Referring to FIG. 2A, a rotor 1 comprising a permanent magnet magnetized with four poles in the diametrical direction thereof is integrally secured to a rotor shaft 2. One end of the rotor shaft 2 is rotatably supported by a hole in a lower plate 3, and the other end of the rotor shaft 2 is rotatably supported by a hole in an upper plate 4. Said one end of the rotor shaft 2 extends through the hole in the lower plate 3 and has secured thereto a coupling 5 for transmitting the rotation of the rotor 1 to a gear train. A stator 6 has a pair of legs so as to form a U-shape, and each end portion of those legs has a magnetic pole portion 6a opposed to the outer periphery of the rotor 1. Each magnetic pole portion 6a is formed so that the angle o thereof with respect to the center of the rotor is in a 90.degree. phase relation. There are provided two such stators 6 on the same plane and moreover, the magnetic pole portions 6a of one of the stators are disposed close to each other, and the phase relation between the magnetic pole portions 6a disposed close to each other is such that the angle .beta. thereof with respect to the center of the rotor 1 is 45.degree., and the stators are positioned by guide pins 3a provided on the lower plate 3. Further, two coils 7a and 7b for causing the magnetic pole portions 6a of the stators to produce a magnetic field are connected to a driving circuit (not shown), and said coils 7a and 7b are wound on coil frames 8, respectively, and are inserted in the legs of the stators 6 on that side thereof which does not have the magnetic pole portions 6a disposed close to each other. On the other hand, the lower plate 3 nd the upper plate 4 are formed by plastic molding, and the lower plate 3 has a restraining pawl 3b for mounting and fixing the upper plate 4, and the upper plate 4 has guide slots 4a into which the guide pins 3a of the lower plate fit, and a hooking portion 4b engageable with the restraining pawl 3b. After the two stators 6 into which the coils 7a and 7b have been inserted and the rotor 1 are mounted on the lower plate 3, the upper plate 4 is placed on the lower plate from above and the restraining pawl 3b and the hooking portion 4b are brought into engagement with each other, whereby the lower plate 3, the upper plate 4 and the stators 6 are fixed and the rotor 1 is rotatably supported.

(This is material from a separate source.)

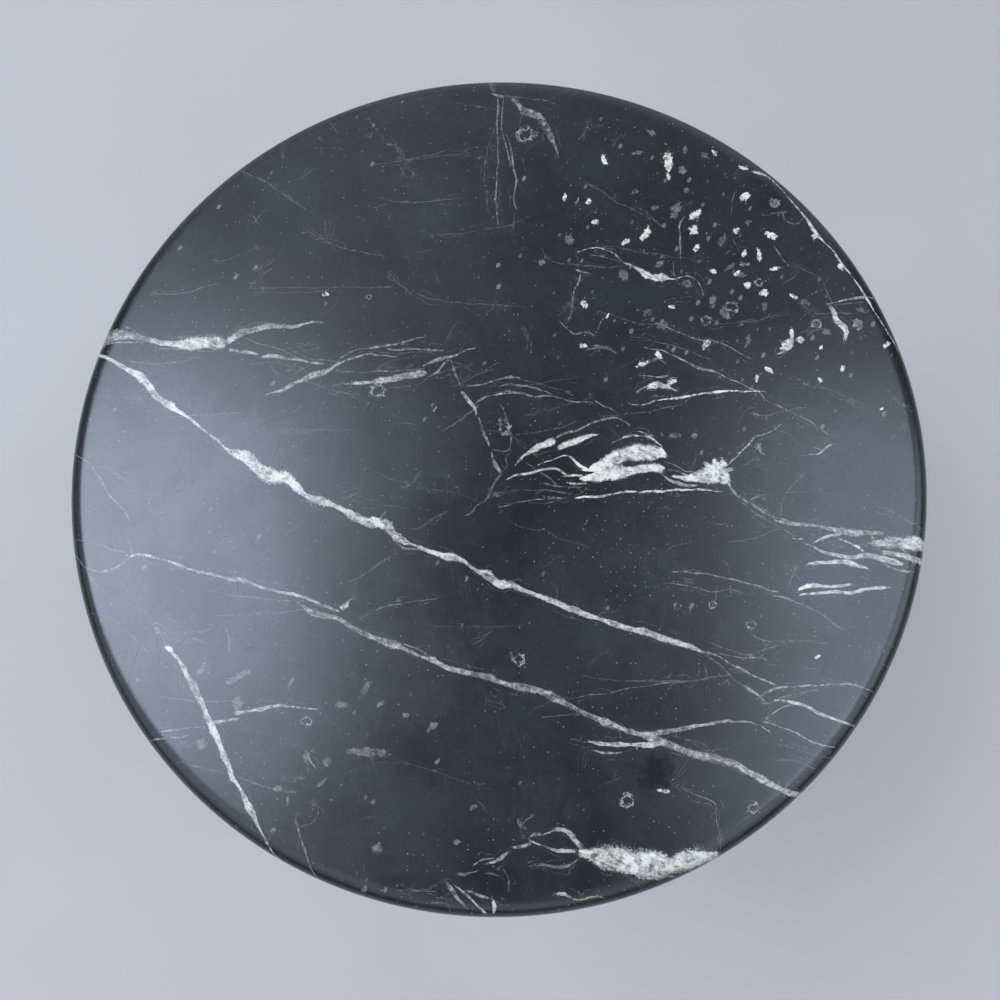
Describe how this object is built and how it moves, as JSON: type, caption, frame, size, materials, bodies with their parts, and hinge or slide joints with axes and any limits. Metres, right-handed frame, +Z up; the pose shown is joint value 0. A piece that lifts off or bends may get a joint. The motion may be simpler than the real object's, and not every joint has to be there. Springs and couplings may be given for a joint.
{
  "type": "round pedestal table",
  "caption": "Small round pedestal table: a black veined stone top with a rounded edge on a flared black metal column and base with screw-adjustable glides.",
  "frame": {"origin": "on the floor, on the axis of the column, with the glides at rest height", "axes": "+Z up along the column's axis, +Y away from the viewer of the picture, +X to the right"},
  "size_m": [0.5099, 0.51, 0.515],
  "materials": {
    "black_marble": "satin",
    "black_powder_coat": "satin",
    "stained_board": "matte",
    "zinc_steel": "satin",
    "bare_steel": "satin",
    "brass": "satin",
    "raw_cast_iron": "matte",
    "black_nylon": "matte"
  },
  "bodies": {
    "pedestal": {"stone_top": "black_marble", "stone_anchors": "brass", "backing_board": "stained_board", "board_screws": "zinc_steel", "board_inserts": "brass", "top_plate": "black_powder_coat", "plate_screws": "zinc_steel", "plate_washers": "zinc_steel", "plate_hub": "black_powder_coat", "neck_washer": "black_nylon", "column": "black_powder_coat", "spigot_ring": "bare_steel", "base_rim": "black_powder_coat", "base_flare": "black_powder_coat", "base_neck": "black_powder_coat", "tie_rod": "zinc_steel", "tie_rod_washer": "zinc_steel", "tie_rod_spring_washer": "zinc_steel", "tie_rod_nut": "zinc_steel", "ballast_ring": "raw_cast_iron", "ballast_bolts": "zinc_steel", "base_cover": "black_powder_coat", "cover_screws": "zinc_steel", "glide_bushes": "brass"},
    "glide_1_foot": {"glide_pad_1": "black_nylon"},
    "glide_1_screw": {"glide_stem_1": "zinc_steel"},
    "glide_2_foot": {"glide_pad_2": "black_nylon"},
    "glide_2_screw": {"glide_stem_2": "zinc_steel"},
    "glide_3_foot": {"glide_pad_3": "black_nylon"},
    "glide_3_screw": {"glide_stem_3": "zinc_steel"},
    "glide_4_foot": {"glide_pad_4": "black_nylon"},
    "glide_4_screw": {"glide_stem_4": "zinc_steel"}
  },
  "joints": [
    {"name": "glide_1_lift", "type": "slide", "parent": "pedestal", "child": "glide_1_foot", "axis": [0, 0, -1], "range_m": [-0.0025, 0.005]},
    {"name": "glide_1_turn", "type": "hinge", "parent": "glide_1_foot", "child": "glide_1_screw", "pos_m": [0.08202, 0.08202, 0.007], "axis": [0, 0, -1], "range_deg": [-722, 1444]},
    {"name": "glide_2_lift", "type": "slide", "parent": "pedestal", "child": "glide_2_foot", "axis": [0, 0, -1], "range_m": [-0.0025, 0.005]},
    {"name": "glide_2_turn", "type": "hinge", "parent": "glide_2_foot", "child": "glide_2_screw", "pos_m": [-0.08202, 0.08202, 0.007], "axis": [0, 0, -1], "range_deg": [-722, 1444]},
    {"name": "glide_3_lift", "type": "slide", "parent": "pedestal", "child": "glide_3_foot", "axis": [0, 0, -1], "range_m": [-0.0025, 0.005]},
    {"name": "glide_3_turn", "type": "hinge", "parent": "glide_3_foot", "child": "glide_3_screw", "pos_m": [-0.08202, -0.08202, 0.007], "axis": [0, 0, -1], "range_deg": [-722, 1444]},
    {"name": "glide_4_lift", "type": "slide", "parent": "pedestal", "child": "glide_4_foot", "axis": [0, 0, -1], "range_m": [-0.0025, 0.005]},
    {"name": "glide_4_turn", "type": "hinge", "parent": "glide_4_foot", "child": "glide_4_screw", "pos_m": [0.08202, -0.08202, 0.007], "axis": [0, 0, -1], "range_deg": [-722, 1444]}
  ],
  "couplings": [
    {"joint": "glide_1_turn", "follows": "glide_1_lift", "rad_per_m": 5026.5},
    {"joint": "glide_2_turn", "follows": "glide_2_lift", "rad_per_m": 5026.5},
    {"joint": "glide_3_turn", "follows": "glide_3_lift", "rad_per_m": 5026.5},
    {"joint": "glide_4_turn", "follows": "glide_4_lift", "rad_per_m": 5026.5}
  ]
}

FIGS. 1B and 2B of the accompanying drawings schematically show the arrangement relation between the rotors and the stators of the motors shown in FIGS. 1A and 2A, respectively.
Problems peculiar to the prior art will be mentioned below.
In the motors shown in FIGS. 1A and 2A, as shown in FIGS. 1B and 2B, the motor height T.sub.1 is great relative to the rotor diameter d, and the yoke width H.sub.2 is small relative to the rotor length L and thus, the magnetic flux cannot be designed to be great.
The cross-sections of the yokes are not identical in width to each other, such as H.sub.1 and H.sub.2, and this leads to a great number of working steps and a high cost.
The cross-sections of the yokes are not identical in width to each other, such as H.sub.1 and H.sub.2, and a clearance magnetic flux density of uniform intensity is not provided for the rotor length L, and if an attempt is made to make the magnetic flux density uniform, it is necessary that H.sub.2 =L, and H.sub.1 must be made greater.